Embora ambas tenham sido imensamente benéficas para a socie­dade, os benefícios não foram distribuídos por igual. Um gestor de investimentos num hub global como Londres pode fazer negócios instantâneos em todo o mundo, e o seu salário é um reflexo disso. Pelo contrário, pessoas em cidades pequenas ficam devastadas quando as forças competitivas globais levam ao encerramento da única grande fábrica que existe no local. Indicadores nacionais saudáveis, como uma taxa de desemprego baixa, escondem a presença de comunidades em sofrimento, algumas que sempre estiveram em desvantagem, outras que se veem agora nesse papel.
Nessas comunidades, a perda de postos de trabalho é apenas o começo. À medida que as oportunidades económicas vão para outros locais, a desintegração social aparece. Há menos casamentos, mais divórcios e mais famílias monoparentais. O desespero pode levar ao alcoolismo e consumo de drogas e, por vezes, ao crime. A comunidade em declínio não consegue apoiar as instituições locais, como escolas e universidades públicas, e, à medida que estas instituições se deterioram, não conseguem ajudar os desempregados a arranjar novas competências. Sem boas escolas, os jovens ficam sem grandes perspetivas. Quem pode parte para zonas em crescimento, levando consigo os seus filhos. A partida dos bem-sucedidos deixa os outros ainda mais assoberbados.

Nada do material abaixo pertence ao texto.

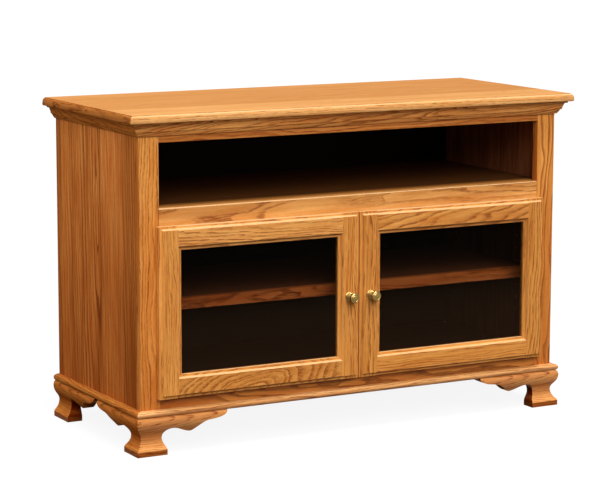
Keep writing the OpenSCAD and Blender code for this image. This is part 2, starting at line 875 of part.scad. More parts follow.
// A door rail's tenon, or the mortise that takes it when grown by the fit
module door_tenon(grow = 0) {
    shoulder_out = lip_w + 3;
    shoulder_in = 6;
    tenon_h = body_w - shoulder_out - shoulder_in;
    translate([body_w - tenon_l - grow, -(door_t + tenon_t) / 2 - grow, shoulder_out - grow])
        cube([tenon_l + past + grow, tenon_t + 2 * grow, tenon_h + 2 * grow]);
}

module door_stile() {
    difference() {
        intersection() {
            door_blank();
            stile_region();
        }
        door_tenon(tenon_fit);
        translate([0, 0, door_h]) mirror([0, 0, 1]) door_tenon(tenon_fit);
    }
}

module door_rail() {
    intersection() {
        door_blank();
        rail_region();
    }
    door_tenon();
    translate([door_w, 0, 0]) mirror([1, 0, 0]) door_tenon();
}

// The centre of each hinge cup's mouth, with +Z pointing into the door
module cup_places() {
    for (z = hinge_zs)
        translate([cup_x, 0, z]) rotate([90, 0, 0]) children();
}

cup_screw_ys = [-cup_r - 6, cup_r + 6];

module left_door_hinge_stile() {
    color(oak) at_left_door() difference() {
        door_stile();
        cup_places() {
            translate([0, 0, -past])
                cylinder(h = cup_d + past + joint_fit, r = cup_r + joint_fit);
            for (y = cup_screw_ys) translate([0, y, 0]) pilot(cup_screw_l);
        }
    }
}

module left_door_meeting_stile() {
    color(oak) at_left_door() difference() {
        translate([door_w, 0, 0]) mirror([1, 0, 0]) door_stile();
        translate([knob_x, past, door_h / 2]) rotate([90, 0, 0])
            cylinder(h = door_t + 2 * past, r = knob_screw_r + screw_fit);
    }
}

module left_door_bottom_rail() {
    color(oak) at_left_door() door_rail();
}

module left_door_top_rail() {
    color(oak) at_left_door() translate([0, 0, door_h]) mirror([0, 0, 1]) door_rail();
}

module left_door_glass() {
    edge = body_w + glass_gap;
    color(smoked) at_left_door() translate([edge, -door_t + glass_in, edge])
        cube([door_w - 2 * edge, glass_t, door_h - 2 * edge]);
}

// Four strips behind the glass, the long ones right across and the short ones between them
module left_door_glass_stops() {
    stop_w = stick_w - 1;
    stop_y = -door_t + glass_in + glass_t;
    edge = body_w + joint_fit;
    color(oak) at_left_door() {
        for (z = [edge, door_h - edge - stop_w])
            translate([edge, stop_y, z]) cube([door_w - 2 * edge, -stop_y, stop_w]);
        for (x = [edge, door_w - edge - stop_w])
            translate([x, stop_y, edge + stop_w + joint_fit])
                cube([stop_w, -stop_y, door_h - 2 * (edge + stop_w + joint_fit)]);
    }
}

// Section of a knob: [radius, distance from the door]
knob_head_h = 8.4;
knob_foot_h = 1.4;
knob_neck_z = 6.5;
knob_rim_z = knob_out - knob_head_h;
knob_section = concat(
    [[0, 0], [knob_foot_r, 0], [knob_foot_r, knob_foot_h]],
    bend([knob_foot_r, knob_foot_h], [knob_neck_r + 1.6, knob_foot_h + 0.6],
         [knob_neck_r, knob_neck_z - 3], [knob_neck_r, knob_neck_z], 6),
    bend([knob_neck_r, knob_neck_z], [knob_neck_r, knob_rim_z - 3],
         [max(knob_neck_r, knob_r - 3), knob_rim_z - 2], [knob_r - 1, knob_rim_z], 7),
    bend([knob_r - 1, knob_rim_z], [knob_r - 0.4, knob_rim_z + 0.6],
         [knob_r, knob_rim_z + 1.2], [knob_r, knob_rim_z + 2.2], 4),
    bend([knob_r, knob_rim_z + 2.2], [knob_r, knob_out - 2.4],
         [knob_r - 2.4, knob_out - 0.4], [knob_r - 4.2, knob_out - 0.6], 9),
    bend([knob_r - 4.2, knob_out - 0.6], [knob_r - 4.8, knob_out - 1.6],
         [knob_r - 5.4, knob_out - 1.6], [knob_r - 6, knob_out - 0.7], 5),
    bend([knob_r - 6, knob_out - 0.7], [knob_r - 8, knob_out - 0.1], [2, knob_out],
         [0, knob_out], 5));
knob_bore_d = 12;

module left_door_knob() {
    color(brass) at_left_door() translate([knob_x, -door_t, door_h / 2]) rotate([90, 0, 0])
        difference() {
            rotate_extrude() polygon(knob_section);
            translate([0, 0, -past]) cylinder(h = knob_bore_d + past, r = knob_screw_r + screw_fit);
        }
}

module left_door_knob_screw() {
    color(steel) at_left_door() translate([knob_x, 0, door_h / 2]) rotate([90, 0, 0])
        screw(door_t + knob_bore_d - 1, knob_screw_r, 2 * knob_screw_r, 2.4);
}

// Inside a cup, two ears hold the hinge pin beside the arm
ear_z = arm_w / 2 + 0.25;
ear_t = 2.4;

module hinge_cup() {
    difference() {
        union() {
            translate([0, 0, -flange_t]) cylinder(h = cup_d + flange_t, r = cup_r);
            translate([0, 0, -flange_t]) cylinder(h = flange_t, r = cup_r + 1);
            translate([-7, cup_screw_ys[0] - 5, -flange_t])
                cube([14, cup_screw_ys[1] - cup_screw_ys[0] + 10, flange_t]);
        }
        translate([0, 0, -past]) cylinder(h = cup_d + past - 0.8, r = cup_r - cup_wall);
        for (y = cup_screw_ys) translate([0, y, 0]) pilot(cup_screw_l);
    }
    intersection() {
        cylinder(h = cup_d, r = cup_r - cup_wall / 2);
        difference() {
            for (side = [0, 1]) mirror([0, side, 0])
                translate([cup_edge - cup_x, ear_z, pivot_deep - 2.4])
                    cube([pivot_in - cup_edge + 2.4, ear_t, cup_d]);
            translate([pivot_in - cup_x, 0, pivot_deep]) rotate([90, 0, 0])
                cylinder(h = 2 * cup_r, r = hinge_pin_r + screw_fit, center = true);
        }
    }
}

module left_door_hinge_cups() {
    color(steel) at_left_door() cup_places() hinge_cup();
}

module left_door_hinge_pins() {
    color(steel) at_left_door() for (z = hinge_zs)
        translate([pivot_in, -pivot_deep, z])
            cylinder(h = 2 * (ear_z + ear_t), r = hinge_pin_r, center = true);
}

module left_door_cup_screws() {
    color(steel) at_left_door() cup_places() for (y = cup_screw_ys)
        translate([0, y, -flange_t]) screw(cup_screw_l);
}

// Soft pads that meet the face frame at the top and bottom of the meeting stile
module left_door_bumpers() {
    bumper_r = 3.5;
    bumper_gap = 0.2;
    color("dimgray") at_left_door() for (z = [overlay / 2, door_h - overlay / 2])
        translate([knob_x, 0, z]) rotate([-90, 0, 0])
            cylinder(h = standoff - bumper_gap, r = bumper_r);
}

module right_door_hinge_stile() { color(oak) mirror([1, 0, 0]) left_door_hinge_stile(); }
module right_door_meeting_stile() { color(oak) mirror([1, 0, 0]) left_door_meeting_stile(); }
module right_door_top_rail() { color(oak) mirror([1, 0, 0]) left_door_top_rail(); }
module right_door_bottom_rail() { color(oak) mirror([1, 0, 0]) left_door_bottom_rail(); }
module right_door_glass() { color(smoked) mirror([1, 0, 0]) left_door_glass(); }
module right_door_glass_stops() { color(oak) mirror([1, 0, 0]) left_door_glass_stops(); }
module right_door_knob() { color(brass) mirror([1, 0, 0]) left_door_knob(); }
module right_door_knob_screw() { color(steel) mirror([1, 0, 0]) left_door_knob_screw(); }
module right_door_hinge_cups() { color(steel) mirror([1, 0, 0]) left_door_hinge_cups(); }
module right_door_hinge_pins() { color(steel) mirror([1, 0, 0]) left_door_hinge_pins(); }
module right_door_cup_screws() { color(steel) mirror([1, 0, 0]) left_door_cup_screws(); }
module right_door_bumpers() { color("dimgray") mirror([1, 0, 0]) left_door_bumpers(); }

top_slab();
crown_front();
crown_left();
crown_right();
left_frame_stile();
right_frame_stile();
top_frame_rail();
middle_frame_rail();
bottom_frame_rail();
left_side_panel();
right_side_panel();
back_panel();
media_deck();
cabinet_bottom();
top_cleats();
adjustable_shelf();
shelf_nosing();
shelf_pins();
base_moulding_front();
base_moulding_left();
base_moulding_right();
front_left_foot_front();
front_left_foot_side();
front_right_foot_front();
front_right_foot_side();
rear_left_foot_side();
rear_right_foot_side();
rear_left_foot_back();
rear_right_foot_back();
foot_corner_blocks();
top_screws();
back_screws();
foot_screws();
left_hinge_arms();
right_hinge_arms();
hinge_arm_screws();
left_door_hinge_stile();
left_door_meeting_stile();
left_door_top_rail();
left_door_bottom_rail();
left_door_glass();
left_door_glass_stops();
left_door_knob();
left_door_knob_screw();
left_door_hinge_cups();
left_door_hinge_pins();
left_door_cup_screws();
left_door_bumpers();
right_door_hinge_stile();
right_door_meeting_stile();
right_door_top_rail();
right_door_bottom_rail();
right_door_glass();
right_door_glass_stops();
right_door_knob();
right_door_knob_screw();
right_door_hinge_cups();
right_door_hinge_pins();
right_door_cup_screws();
right_door_bumpers();
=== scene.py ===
import json
import math

import bmesh
import bpy
import numpy as np
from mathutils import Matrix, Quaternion, Vector


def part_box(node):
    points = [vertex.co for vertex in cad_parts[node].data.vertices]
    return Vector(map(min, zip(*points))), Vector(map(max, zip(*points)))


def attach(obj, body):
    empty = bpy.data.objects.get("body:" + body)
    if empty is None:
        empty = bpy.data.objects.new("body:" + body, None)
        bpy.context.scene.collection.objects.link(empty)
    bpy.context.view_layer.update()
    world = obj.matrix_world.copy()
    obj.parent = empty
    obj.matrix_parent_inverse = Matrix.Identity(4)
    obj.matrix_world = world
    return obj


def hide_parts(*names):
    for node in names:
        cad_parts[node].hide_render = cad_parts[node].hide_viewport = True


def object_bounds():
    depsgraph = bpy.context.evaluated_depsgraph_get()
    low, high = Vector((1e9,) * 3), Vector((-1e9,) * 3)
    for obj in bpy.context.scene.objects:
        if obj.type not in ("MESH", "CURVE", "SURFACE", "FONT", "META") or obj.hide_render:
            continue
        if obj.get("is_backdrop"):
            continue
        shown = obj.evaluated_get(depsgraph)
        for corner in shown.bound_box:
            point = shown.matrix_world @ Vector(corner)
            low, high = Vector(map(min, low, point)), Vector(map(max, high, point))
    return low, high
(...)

O que poderá ser feito? Dar a volta a uma comunidade é muito difícil, porque as comunidades ficaram sem poderes. À medida que o comércio dentro de um território aumenta, as empresas forçam os Governos nacionais a retirar os poderes de regulação às comunidades, na esperança de cria­rem um mercado comum uniforme. Do mesmo modo, à medida que o comércio entre países acelerou nas últimas décadas, instituições internacionais, como a União Europeia, apropriaram-se dos poderes de soberania, numa tentativa de harmonizar o ambiente empresarial dos seus Estados-membros. Mas as instituições internacionais e as capitais dos países não têm conhecimento local nem ferramentas políticas eficazes que consigam dar a volta às comunidades desfavorecidas; as taxas de juro nacionais baixas não aumentam o investimento nas cidades onde o crime afastou os negócios."
E, pouco depois:
"Em vez de depender de iniciativas políticas de cima para baixo, a revitalização das comunidades tem de vir de baixo para cima, para identificar e reparar os laços quebrados com as economias nacionais e globais prósperas e aproveitar o seu crescimento, "
"Precisamos de formas criativas que sejam capazes de trazer os indivíduos de volta às suas comunidades, para aumentar o leque de pessoas do qual os líderes podem surgir."
É que
"As redes sociais permitem aos líderes pedir ideias e dar mais responsabilidades a todos os voluntários."
Acentua que:
"O empoderamento local não é um ideal utópico. Na Suíça, os cidadãos falam três línguas nacionais diferentes e um quarto da população nasceu no estrangeiro. Muitas decisões passaram da administração central para 26 subdivisões administrativas, ou cantões, ou ainda mais para baixo, para os três mil ou mais municípios, com base no princípio da “subsidiariedade”. Isto exige que as decisões governamentais sejam delegadas para níveis mais baixos, capazes de as resolver de forma eficaz. Por exemplo, o Governo federal suíço é responsável pelos institutos de tecnologia, os cantões são responsáveis pelas escolas secundárias e os municípios controlam as escolas primárias e os jardins de infância."
Recorda que:
"A descentralização e um envolvimento mais democrático não resolvem tudo. A Suíça também toma decisões que são mal comunicadas ou injustas para as minorias locais. Mas existem controlos e equilíbrios legais para evitar os erros flagrantes. Além disso, o direito de decidir — e até mesmo de cometer erros — faz com que a comunidade seja dona das suas decisões e, com isso, tenha um incentivo para fazer melhor."
Não se deve esquecer que
 "Comunidades saudáveis são mais do que necessidades económicas. Em muitos países, o populismo nacional pode inflamar a maioria com receios de que a cultura estabelecida se dilua, pedindo um retorno à tradição e novos controlos sobre a imigração. Há uma alternativa: celebrar a cultura dentro da própria comunidade, em vez de lutar por uma homogeneidade nacional impossível."
E conclui:
 "Em vez de serem as capitais nacio­nais politicamente fracturadas a fornecer as respostas, devemos dar às comunidades a capacidade de exercerem mais poderes localmente. Esta pode ser a maneira de fazermos com que as mudanças tecnológicas e a globalização funcionem para todos. "
A estas brilhantes ideias, algo inesperadas enquanto vindas do notável ex-Economista-Chefe do FMI e Professor na Booth - Chicago, acrescento a minha convicção, múltiplas vezes expressa nestas páginas, de ser necessário e urgente que os sistemas de escolhas políticas passem a ter como primeira base o Poder local de exercício presencial, a partir do qual se processariam os subsequentes "patamares" eleitorais.
Metodologia que, na impossibilidade da sua aplicação imediata, deveria constituir um objectivo nas necessárias reorganizações dos sistemas políticos.
E que, complementadas com o crescente uso das redes de informação, permitiriam o regresso à participação política presencial - a fim e ao cabo, a nossa essência como "Homo sapiens sapiens".